Say you're assigning keys x1, x2, .. xN

Encrypt the file with a master symmetric key M. Then store several encrypted copies of M:

  • Encrypted with x1 and x2
  • Encrypted with x2 and x3
  • Encrypted with x1 and x3
  • ...

Any two keys will unlock one of the encrypted copies of the master, which will decrypt the file.

280Z28
This presumes each encryptor has all keys. You need to add public key crypto.
Grumdrig
What are you talking about, Grumdrig? I'm not sure I understand.
Zarel
This explodes combinatorically for larger numbers of keys: you need n!/m!(n-m)! copies with such a simplistic scheme!
Jeffrey Hantin
@Jeffrey, actually you need the (n-1)th triangle number: n*(n-1)/2
280Z28
Sorry, I'm sick and my brain still isn't working right.
Jeffrey Hantin
@Zarel, imagine there are 4 parties each of which want to be able to encrypt messages that any two of the others can read.
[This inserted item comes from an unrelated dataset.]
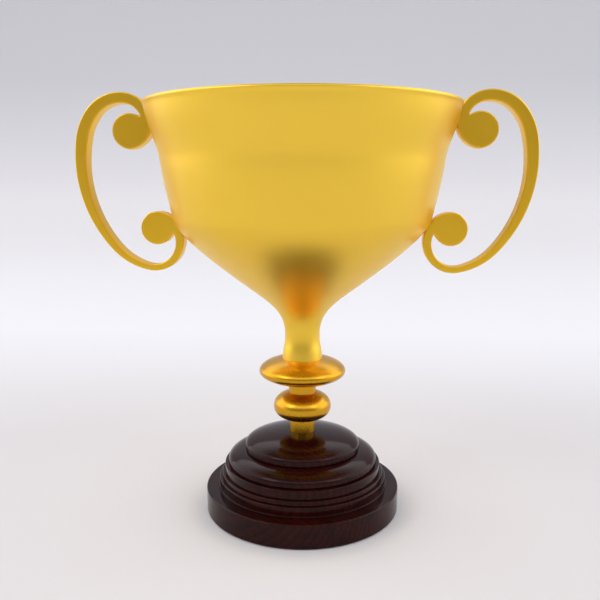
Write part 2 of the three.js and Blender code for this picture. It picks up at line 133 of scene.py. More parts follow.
turningPlan = {"facets": 192, "sharpAngle": 34.0, "weld": 0.002}  # degrees, mm


# A node tree that spins a profile into a closed solid: a grid with a row for each profile point,
# bent round the axis, welded where it meets itself, and creased where two faces meet sharply.
def turningTree():
    tree = bpy.data.node_groups.new("turning", "GeometryNodeTree")
    ids = {"geometry": addSocket(tree, "Profile", "NodeSocketGeometry")}
    ids["facets"] = addSocket(tree, "Facets", "NodeSocketInt", value=turningPlan["facets"])
    ids["sharp"] = addSocket(tree, "Sharp Angle", "NodeSocketFloat", value=0.6)
    ids["material"] = addSocket(tree, "Material", "NodeSocketMaterial")
    addSocket(tree, "Solid", "NodeSocketGeometry", "OUTPUT")
    bench = NodeBench(tree)
    source = bench.put("NodeGroupInput")
    profile, facets = source.outputs["Profile"], source.outputs["Facets"]
    size = bench.put("GeometryNodeAttributeDomainSize", None, {"Geometry": profile})
    stations = size.outputs["Point Count"]
    columns = bench.maths("ADD", facets, 1.0)
    grid = bench.put("GeometryNodeMeshGrid", None, {"Vertices X": columns, "Vertices Y": stations})
    index = bench.put("GeometryNodeInputIndex").outputs[0]
    station = bench.maths("MODULO", index, stations)
    column = bench.maths("FLOOR", bench.maths("DIVIDE", bench.maths("ADD", index, 0.5), stations))
    turn = bench.maths("DIVIDE", bench.maths("MULTIPLY", column, 2 * math.pi), facets)
    position = bench.put("GeometryNodeInputPosition").outputs[0]
    sample = bench.put("GeometryNodeSampleIndex", {"data_type": "FLOAT_VECTOR", "domain": "POINT"},
                       {"Geometry": profile, "Value": position, "Index": station})
    parts = bench.put("ShaderNodeSeparateXYZ", None, {0: sample.outputs[0]})
    radius, level = parts.outputs[0], parts.outputs[2]
    x = bench.maths("MULTIPLY", radius, bench.maths("COSINE", turn))
    y = bench.maths("MULTIPLY", radius, bench.maths("SINE", turn))
    spun = bench.put("ShaderNodeCombineXYZ", None, {0: x, 1: y, 2: level}).outputs[0]
    moved = bench.put("GeometryNodeSetPosition", None, {"Geometry": grid.outputs["Mesh"], "Position": spun})
    welded = bench.put("GeometryNodeMergeByDistance", None,
                       {"Geometry": moved.outputs[0], "Distance": turningPlan["weld"] * millimetre})
    angle = bench.put("GeometryNodeInputMeshEdgeAngle").outputs["Unsigned Angle"]
    soft = bench.put("FunctionNodeCompare", {"operation": "LESS_THAN"},
                     {0: angle, 1: source.outputs["Sharp Angle"]})
    faces = bench.put("GeometryNodeSetShadeSmooth", {"domain": "FACE"}, {"Geometry": welded.outputs[0]})
    edges = bench.put("GeometryNodeSetShadeSmooth", {"domain": "EDGE"},
                      {"Geometry": faces.outputs[0], "Shade Smooth": soft.outputs[0]})
    real = bench.put("GeometryNodeRealizeInstances", None, {0: edges.outputs[0]})
    painted = bench.put("GeometryNodeSetMaterial", None,
                        {"Geometry": real.outputs[0], "Material": source.outputs["Material"]})
    bench.put("NodeGroupOutput", None, {0: painted.outputs[0]})
    return tree, ids


turning, turningIds = turningTree()


# Turns an object with a live node modifier into plain mesh data, with faces out.
def settled(holder, name):
    bpy.context.view_layer.update()
    ready = holder.evaluated_get(bpy.context.evaluated_depsgraph_get())
    mesh = bpy.data.meshes.new_from_object(ready)
    mesh.name = name
    bpy.data.objects.remove(holder)
    work = bmesh.new()
    work.from_mesh(mesh)
    bmesh.ops.dissolve_degenerate(work, dist=1e-7, edges=work.edges)
    bmesh.ops.recalc_face_normals(work, faces=work.faces)
    work.to_mesh(mesh)
    work.free()
    piece = bpy.data.objects.new(name, mesh)
    bpy.context.scene.collection.objects.link(piece)
    return piece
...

To use the above scheme, each would have to have the others' keys so that they could encrypt each combo. Thus any one of them would have all the keys and be able to decrypt solo.
Grumdrig
@Grumdrig: That's not the situation the OP asked about. One fixed person encrypts, two others decrypt.
280Z28
+1  A: 

Not as you state it, I don't think. But you could get the same effect like this: Use public key crypto; now there are 4 public and 4 private keys. As person #1, encrypt your message with each pairwise combination of the other 3. E.g. encrypt the message with key 2, then encrypt that with key 3. Now encrypt the message with key 2, then encrypt that with key 4. Finally, 3 then 4. Now if any two of the others get together they can recover the original message.

Grumdrig
+8  A: 

Generate a unique content key to encrypt the message (this is common to many message encryption standards), then apply an erasure code scheme such as Reed-Solomon coding against that content key concatenated with enough additional random data to ensure that any m of n "shards" of the key can be put together to create the final key. Shards are only given out from the random data portion so that none of the shards given out contain actual bits from the content key. This way, any number of collected shards short of m does not give any useful information about the key itself.

EDIT: Reed-Solomon to generate key shards appears to be identical to Shamir's secret-sharing, first published in 1979; thanks to @caf for pointing out the article.

Jeffrey Hantin
There's a GPL-licensed implementation of Shamir's secret-sharing scheme as well: see http://point-at-infinity.org/ssss/
intgr
+3  A: 

Generate a symmetric key key1 randomly and use it to encrypt the data, then generate key2, key3 and key4 from key1 using Shamir's Secret Sharing protocol.

To securely distribute key2, key3 and key4 you can then use a public key algorithm to encrypt them using the public keys of the recipients.